Este shabat es (casi) imposible. Yo solo lo he visto en dos o tres personas. El colapso de los grandes imperios es (casi) inevitable y, tal vez, es bueno que se derrumben, para liberar nuevas energías, para utilizar esas piedras derruidas para construir nuevas catedrales.
Sin embargo, todos podemos aprender a gestionar la fase que sigue al colapso del imperio. Incluso la destrucción puede convertirse en creadora de un buen futuro, puede ser el preludio de una buena temporada de la vida más humana y verdadera que la de los éxitos y la grandeza pasados. Puede comenzar el tiempo de la verdadera adoración, porque en los jardines de Nabucodonosor no se adora a Dios, sino solo a uno mismo.
Este posible buen resultado del «tiempo de la bestia» nos lo anuncia Daniel, en el mensaje más bello de este tremendo capítulo: «Al cabo de ese tiempo, yo, Nabucodonosor, alcé los ojos al cielo y recuperé la razón, y bendije al Altísimo» (Dn 4,32). El tiempo de la bestia no es un tiempo infinito. Un día termina. Pasados los siete tiempos, el rey-bestia vuelve a levantar los ojos, vuelve a ser humano, vuelve a mirar al cielo y bendice a Dios.
Ni siquiera los infiernos en la tierra son para siempre, de los infiernos se puede salir: nos lo dice el Crucificado, nos lo dice Dante, nos lo dice nuestro corazón.
Sin embargo, Daniel nos enseña algo importante, quizás realmente crucial.
Esos siete tiempos fueron el «año sabático» de Nabucodonosor. No lo eligió, no lo conocía, no lo quería. Pero lo vivió, porque la vida se lo regaló gratuitamente. Incluso para un rey poderoso y cruel hubo el regalo del shabat.
Estos «shabat de la bestia» son a menudo el último recurso con el que la vida nos salva, impidiéndonos morir bajo los escombros de nuestros imperios. A nosotros nos parece solo un inmenso e infinito fracaso: y, en cambio, es solo una misteriosa salvación.
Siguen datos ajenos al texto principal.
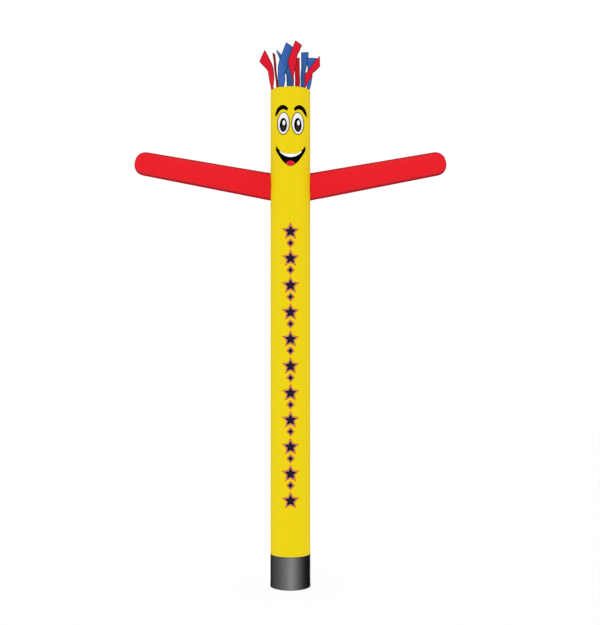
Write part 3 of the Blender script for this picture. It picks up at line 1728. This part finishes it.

Ese tiempo terrible de un shabat forzado fue la única salvación posible para aquel rey antiguo. No ha habido un sabbat más verdadero que el que vivió, sin quererlo, el pueblo de Israel durante el exilio babilónico. Quién sabe si el autor del libro de Daniel, al hablar del tiempo de la bestia de aquel rey, no se refería al exilio-shabat de su pueblo exiliado.
No hemos entendido el shabat. Hemos olvidado la Biblia, hemos olvidado la lectura sapiencial, hemos olvidado la disciplina del humus de la humildad. Pero el Dios de la vida sigue amándonos y, a veces, sin que lo sepamos, llega el shabat, nos hiere y nos bendice durante la lucha.
Nos lo anuncia un sueño, un profeta, un amigo. Llega, no lo reconocemos como un regalo, sufrimos mucho. En realidad nos está salvando, pero no lo sabemos. Es una resurrección, pero solo vemos tres cruces. Nos convencemos de que el tiempo de la bestia será infinito. Y, en cambio, un día nos despertaremos fuera del sepulcro.
Ante esta parábola del punto de no retorno de cierto modelo de Iglesia finalizo como finalizaba el Maestro de las parábolas: el que tenga oídos que oiga. Es un dicho que se repite en el Apocalipsis (Ap 3, 6. 13.22). Otra manera de decir que el que tiene entendederas que entienda.